- _Given task_
Copy exactly the block of lines between the one containing "0.003), (PLATE_R, PLATE_H" and the one containing "obj.matrix_world = Matrix.Identity(4)", inclusive.

- _Source excerpt_

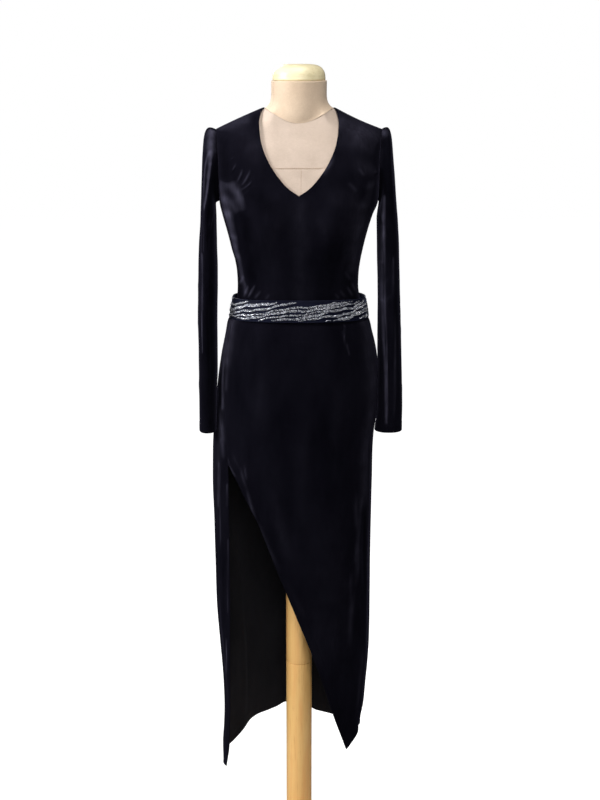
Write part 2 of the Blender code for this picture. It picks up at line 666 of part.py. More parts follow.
def build_skirt_front():
    piece = Piece()
    s = np.linspace(0.0, 1.0, FRONT_COLS + 1)
    corner_z, corner_x = FRONT_EDGE.rows[0]
    grid, angles = [], []
    for i in range(len(SEAM_HEIGHTS) + LOWER_ROWS):
        if i < len(SEAM_HEIGHTS):
            z_edge = z_right = SEAM_HEIGHTS[i]
            x_edge = -float(LEFT_EDGE("x", z_edge))
        else:
            t = (i - len(SEAM_HEIGHTS) + 1) / LOWER_ROWS
            z_edge = lerp(SLIT_TOP_Z, corner_z, t)
            z_right = None
            x_edge = float(FRONT_EDGE("x", z_edge))
        start = float(skirt_angle(np.array(x_edge), z_edge))
        angle = lerp(start, 90.0, s)
        if z_right is None:
            hem = HEM("z", lerp(48.0, 90.0, s))
            hem[0] = corner_z
            z = lerp(SLIT_TOP_Z, hem, t)
        else:
            z = np.full_like(s, z_edge)
        p = skirt_point(angle, z)
        p[-1, 1] = -0.5 * SEAM
        if i < len(SEAM_HEIGHTS):
            p[0] += edge_tangent(start + 360.0, z_edge) * 0.5 * SEAM
        grid.append(p)
        angles.append((start, z_edge, angle))
    piece.patch(grid, flip=True)
    for i, (start, z_edge, angle) in enumerate(angles):
        piece.aim([grid[i][-1]], [(1, 0, 0)])
        if i < len(SEAM_HEIGHTS):
            piece.aim([grid[i][0]], [skirt_normal(start + 360.0, z_edge)])
    piece.aim(grid[0][1:-1], [skirt_normal(a, SEAM_HEIGHTS[0]) for a in angles[0][2][1:-1]])
    return piece.wall("skirt_front", CLOTH, VELVET_A)


build_skirt_back()
build_skirt_front()


# ------------------------------------------------------------------ belt
BELT_STEPS = 56
LAP = 13.0                  # degrees that each end runs past the centre back
LAP_OUT = 2.8 * MM


def belt_point(angle, v, out):
    a = math.radians(angle)
    s, c = math.sin(a), math.cos(a)
    side = float(BELT("left" if s < 0 else "right", v)) + out
    deep = float(BELT("front" if c > 0 else "back", v)) + out
    n = 2.15
    x = side * math.copysign(abs(s) ** (2 / n), s)
    y = -deep * math.copysign(abs(c) ** (2 / n), c)
    z_end = float(BELT("z_front" if c > 0 else "z_back", v))
    z = lerp(float(BELT("z_side", v)), z_end, c * c)
    return np.array([x, y, z])


def build_belt():
    piece = Piece()
    grid = []
    for v in (0.0, 0.5, 1.0):
        row = []
        for k in range(BELT_STEPS + 1):
            t = k / BELT_STEPS
            angle = 180.0 - LAP + (360.0 + 2 * LAP) * t
            lift = LAP_OUT * float(smooth((angle - (540.0 - 4 * LAP)) / (3 * LAP)))
            row.append(belt_point(angle, v, lift))
        grid.append(row)
    piece.patch(grid, flip=False)
    return piece.wall("belt", BELT_WALL, BAND)


build_belt()


# ------------------------------------------------------------------ dress form
INSET = CLOTH + EASE
NECK_MIDDLE = (0.0, 0.0, 1.690)     # middle of the tilted ring under the neck
FORM_COLS = 36

# Rings of the form from the neck, over the shoulders and down to the underarm: half
# width, and height at the front and at the back. On the shoulders the sides of each
# ring lie on the shoulder line.
FORM_YOKE = [
    (0.0710, 1.6610, 1.7080),
    (0.0820, 1.6500, 1.6970),
    (0.0980, 1.6360, 1.6830),
    (0.1180, 1.6210, 1.6660),
    (0.1380, 1.6060, 1.6470),
    (0.1550, 1.5900, 1.6270),
    (0.1660, 1.5740, 1.6080)]
# Rings at the end of the shoulder, down to the underarm: side, front and back heights.
FORM_ARM_END = [
    (1.6300, 1.5560, 1.5860), (1.6050, 1.5440, 1.5700), (1.5780, 1.5320, 1.5520),
    (1.5500, 1.5200, 1.5330), (1.5200, 1.5060, 1.5130), (1.4900, 1.4900, 1.4900)]
# The neck column: share of its height, and how far it has closed in to a cylinder.
NECK_FLARE = [(0.0, 0.0), (0.08, 0.40), (0.18, 0.72), (0.32, 0.93), (0.50, 1.0), (1.0, 1.0)]
FORM_LEVELS = [1.462, 1.430, 1.398, 1.366, 1.334, 1.306, 1.282, 1.262, 1.244, 1.215,
               1.180, 1.140, 1.095, 1.050, 1.010, 0.982, 0.964, FORM_BOTTOM_Z]
# How the stuffed body closes under the hips: share of the section at each height.
FORM_CLOSE = Table("z share", [(FORM_BOTTOM_Z, 0.86), (0.964, 0.945), (0.982, 0.985),
                               (1.010, 0.995), (1.050, 1.0), (1.100, 1.0)])


def form_ring(kind, row):
    points = []
    for j in range(FORM_COLS):
        a = 2 * math.pi * j / FORM_COLS
        s, c = math.sin(a), math.cos(a)
        back = c < 0
        side = "left" if s < 0 else "right"
        if kind == "yoke":
            wide, z_front, z_back = row
            z_side = (float(shoulder_height(wide if side == "right" else -wide))
                      - INSET * (1.0 + float(smooth((wide - 0.066) / 0.02)))
                      + 0.008 * math.exp(-(wide - NECK_R) / 0.006))
        elif kind == "end":
            z_side, z_front, z_back = row
            wide = None
        if kind == "level":
            z = row
        else:
            z = lerp(z_side, z_back if back else z_front, abs(c) ** (3 if kind == "yoke" else 2))
        limit = float(FIGURE(side, z)) - INSET if z > 1.285 else float(SKIRT(side, z)) - INSET
        if kind != "yoke":
            wide = limit
        x = min(wide, limit) * s
        if kind == "yoke":
            # keep the ring on the surface between the neck and the shoulder's end
            y = float(torso_y(np.array(x), np.array(z), back, INSET, 0.002 if back else 0.008))
            if abs(c) < 1e-9:
                y = float(FIGURE("mid", z))
        elif kind == "end" or z > 1.285:
            y = float(torso_y(np.array(x), np.array(z), back, INSET))
            if abs(c) < 1e-9:
                y = float(FIGURE("mid", z))
        else:
            share = float(FORM_CLOSE("share", z)) if z < 1.1 else 1.0
            # below the hips the form is its own shape, not the hanging skirt's
            zz = max(z, 1.090)
            wide_l = min(float(SKIRT(side, zz)), 0.1690) - INSET
            deep = float(SKIRT("back" if back else "front", zz)) - INSET
            n = float(SKIRT("nb" if back else "nf", zz))
            shrink = 1.0 - 0.10 * max(0.0, (1.090 - z) / 0.14) ** 1.5
            x = wide_l * share * shrink * math.copysign(abs(s) ** (2 / n), s)
            y = -deep * share * shrink * math.copysign(abs(c) ** (2 / n), c)
        points.append((x, y, z))
    return points


def build_form_torso():
    rings = [form_ring("yoke", r) for r in FORM_YOKE]
    rings += [form_ring("end", r) for r in FORM_ARM_END]
    rings += [form_ring("level", z) for z in FORM_LEVELS]
    points = [p for ring in rings for p in ring]
    faces = []
    for i in range(len(rings) - 1):
        for j in range(FORM_COLS):
            k = (j + 1) % FORM_COLS
            a, b = i * FORM_COLS, (i + 1) * FORM_COLS
            faces.append([a + j, b + j, b + k, a + k])
    last = (len(rings) - 1) * FORM_COLS
    faces.append([last + j for j in reversed(range(FORM_COLS))])
    points.append(NECK_MIDDLE)
    faces += [[j, (j + 1) % FORM_COLS, len(points) - 1] for j in range(FORM_COLS)]
    return solid("form_torso", points, faces, LINEN)


def build_form_neck():
    """Neck column from the tilted ring on the torso, flaring in, up to the cap."""
    base = form_ring("yoke", FORM_YOKE[0])
    top = CAP_BOTTOM_Z - 0.4 * MM
    rings = []
    for level, inward in NECK_FLARE:
        ring = []
        for j, (x, y, z) in enumerate(base):
            a = 2 * math.pi * j / FORM_COLS
            ring.append((lerp(x, NECK_R * math.sin(a), inward),
                         lerp(y, -NECK_R * math.cos(a), inward),
                         lerp(z + 0.4 * MM, top, level)))
        rings.append(ring)
    rings[-1] = [(x * 0.985, y * 0.985, z) for x, y, z in rings[-1]]
    points = [p for ring in rings for p in ring]
    faces = []
    for i in range(len(rings) - 1):
        for j in range(FORM_COLS):
            k = (j + 1) % FORM_COLS
            a, b = i * FORM_COLS, (i + 1) * FORM_COLS
            faces.append([a + j, a + k, b + k, b + j])
    last = (len(rings) - 1) * FORM_COLS
    faces.append([last + j for j in range(FORM_COLS)])
    points.append((NECK_MIDDLE[0], NECK_MIDDLE[1], NECK_MIDDLE[2] + 0.4 * MM))
    faces += [[(j + 1) % FORM_COLS, j, len(points) - 1] for j in range(FORM_COLS)]
    return solid("form_neck", points, faces, LINEN_NECK)


build_form_torso()
build_form_neck()

CAP_R = 0.0545
cap = [(CAP_R - 0.0015, CAP_BOTTOM_Z), (CAP_R, CAP_BOTTOM_Z + 0.0015),
       (CAP_R, CAP_BOTTOM_Z + 0.0065)]
for k in range(1, 9):
    a = 0.5 * math.pi * k / 8
    cap.append((CAP_R * 0.995 * math.cos(a) ** 0.42 if k < 8 else 0.0,
                CAP_BOTTOM_Z + 0.0065 + (CAP_TOP_Z - CAP_BOTTOM_Z - 0.0065) * math.sin(a)))
lathe("form_cap", cap, CAP_WOOD)

lathe("pole_upper", [(POLE_R - 0.001, POLE_JOINT_Z), (POLE_R, POLE_JOINT_Z + 0.001),
                     (POLE_R, FORM_BOTTOM_Z - SEAM)], POLE_WOOD)
lathe("pole_lower", [(POLE_R, PLATE_H + SEAM), (POLE_R, POLE_JOINT_Z - SEAM - 0.001),
                     (POLE_R - 0.001, POLE_JOINT_Z - SEAM)], POLE_WOOD)

# The collar is a ring round the foot of the pole, standing on the plate.
ring = []
hole = POLE_R + 0.4 * MM
profile = [(hole, PLATE_H + SEAM), (COLLAR_R, PLATE_H + SEAM),
           (COLLAR_R, PLATE_H + COLLAR_H * 0.55), (COLLAR_R - 0.004, PLATE_H + COLLAR_H * 0.85),
           (COLLAR_R - 0.008, PLATE_H + COLLAR_H), (hole, PLATE_H + COLLAR_H)]
STEPS = 36
points = [(r * math.cos(2 * math.pi * k / STEPS), r * math.sin(2 * math.pi * k / STEPS), z)
          for r, z in profile for k in range(STEPS)]
faces = []
for i in range(len(profile)):
    a, b = i * STEPS, ((i + 1) % len(profile)) * STEPS
    for k in range(STEPS):
        j = (k + 1) % STEPS
        faces.append([a + k, a + j, b + j, b + k])
solid("base_collar", points, faces, FOOT_WOOD)

lathe("base_plate", [(PLATE_R - 0.003, 0.0), (PLATE_R, 0.003), (PLATE_R, PLATE_H - 0.006),
                     (PLATE_R - 0.002, PLATE_H - 0.002), (PLATE_R - 0.006, PLATE_H)],
      FOOT_WOOD, steps=48)
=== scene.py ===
"""Looks of a long-sleeved V-neck evening dress in dark stretch velvet, with its beaded
belt, standing on the linen dress form that it is dressed on.

Metres, +Z up, the front looks along -Y and +X is to the right of someone who faces it.
"""

import math

import bpy
import numpy as np
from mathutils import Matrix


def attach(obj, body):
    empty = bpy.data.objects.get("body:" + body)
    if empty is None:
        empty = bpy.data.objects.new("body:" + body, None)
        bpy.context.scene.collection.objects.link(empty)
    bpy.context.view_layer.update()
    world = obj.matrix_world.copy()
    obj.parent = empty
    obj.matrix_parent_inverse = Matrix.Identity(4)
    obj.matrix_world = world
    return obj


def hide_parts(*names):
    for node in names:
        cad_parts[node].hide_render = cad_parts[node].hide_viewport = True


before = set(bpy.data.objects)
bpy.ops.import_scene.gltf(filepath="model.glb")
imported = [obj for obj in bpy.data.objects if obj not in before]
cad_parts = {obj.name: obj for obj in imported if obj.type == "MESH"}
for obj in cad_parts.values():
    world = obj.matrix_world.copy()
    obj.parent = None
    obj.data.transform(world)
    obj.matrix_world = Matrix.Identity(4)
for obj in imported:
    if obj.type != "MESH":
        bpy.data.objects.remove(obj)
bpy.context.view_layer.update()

MM = 0.001

# ------------------------------------------------------------------ sizes of the dress
CLOTH = 1.2 * MM
SEAM = 0.3 * MM
WAIST_SEAM_Z = 1.282
UNDERARM_Z = 1.499
HPS_X, HPS_Z = 0.0745, 1.690
TIP_X, TIP_Z = 0.1730, 1.6460
SHOULDER_DIP = {-1: -0.001, 1: 0.0025}
SHOULDER_ROUND = 0.040
V_TIP_Z = 1.519
BACK_NECK_Z = 1.672
ARMHOLE_Y, ARMHOLE_Z = 0.010, 1.5725
ARMHOLE_HIGH = 0.0735
ARMHOLE_FRONT, ARMHOLE_BACK = 0.048, 0.052
BUST_X, BUST_Z, BUST_OUT = 0.080, 1.452, 0.015
BUST_WIDE, BUST_TALL = 0.042, 0.055
SLIT_TOP_Z = 0.944
CUFF_Z = 1.013
HIP_CLEAR = 2.0 * MM
HEAD_OUT = {-1: 0.020, 1: 0.012}
HEAD_DROP = {-1: 0.009, 1: 0.016}
POLE_R = 0.0292
POLE_JOINT_Z = 0.4615
FORM_BOTTOM_Z = 0.955
NECK_R = 0.0572
CAP_BOTTOM_Z, CAP_TOP_Z, CAP_R = 1.7450, 1.7775, 0.0545
PLATE_R, PLATE_H = 0.150, 0.018
COLLAR_R, COLLAR_H = 0.044, 0.030
INSET = 3.5 * MM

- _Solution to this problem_
lathe("base_plate", [(PLATE_R - 0.003, 0.0), (PLATE_R, 0.003), (PLATE_R, PLATE_H - 0.006),
                     (PLATE_R - 0.002, PLATE_H - 0.002), (PLATE_R - 0.006, PLATE_H)],
      FOOT_WOOD, steps=48)
=== scene.py ===
"""Looks of a long-sleeved V-neck evening dress in dark stretch velvet, with its beaded
belt, standing on the linen dress form that it is dressed on.

Metres, +Z up, the front looks along -Y and +X is to the right of someone who faces it.
"""

import math

import bpy
import numpy as np
from mathutils import Matrix


def attach(obj, body):
    empty = bpy.data.objects.get("body:" + body)
    if empty is None:
        empty = bpy.data.objects.new("body:" + body, None)
        bpy.context.scene.collection.objects.link(empty)
    bpy.context.view_layer.update()
    world = obj.matrix_world.copy()
    obj.parent = empty
    obj.matrix_parent_inverse = Matrix.Identity(4)
    obj.matrix_world = world
    return obj


def hide_parts(*names):
    for node in names:
        cad_parts[node].hide_render = cad_parts[node].hide_viewport = True


before = set(bpy.data.objects)
bpy.ops.import_scene.gltf(filepath="model.glb")
imported = [obj for obj in bpy.data.objects if obj not in before]
cad_parts = {obj.name: obj for obj in imported if obj.type == "MESH"}
for obj in cad_parts.values():
    world = obj.matrix_world.copy()
    obj.parent = None
    obj.data.transform(world)
    obj.matrix_world = Matrix.Identity(4)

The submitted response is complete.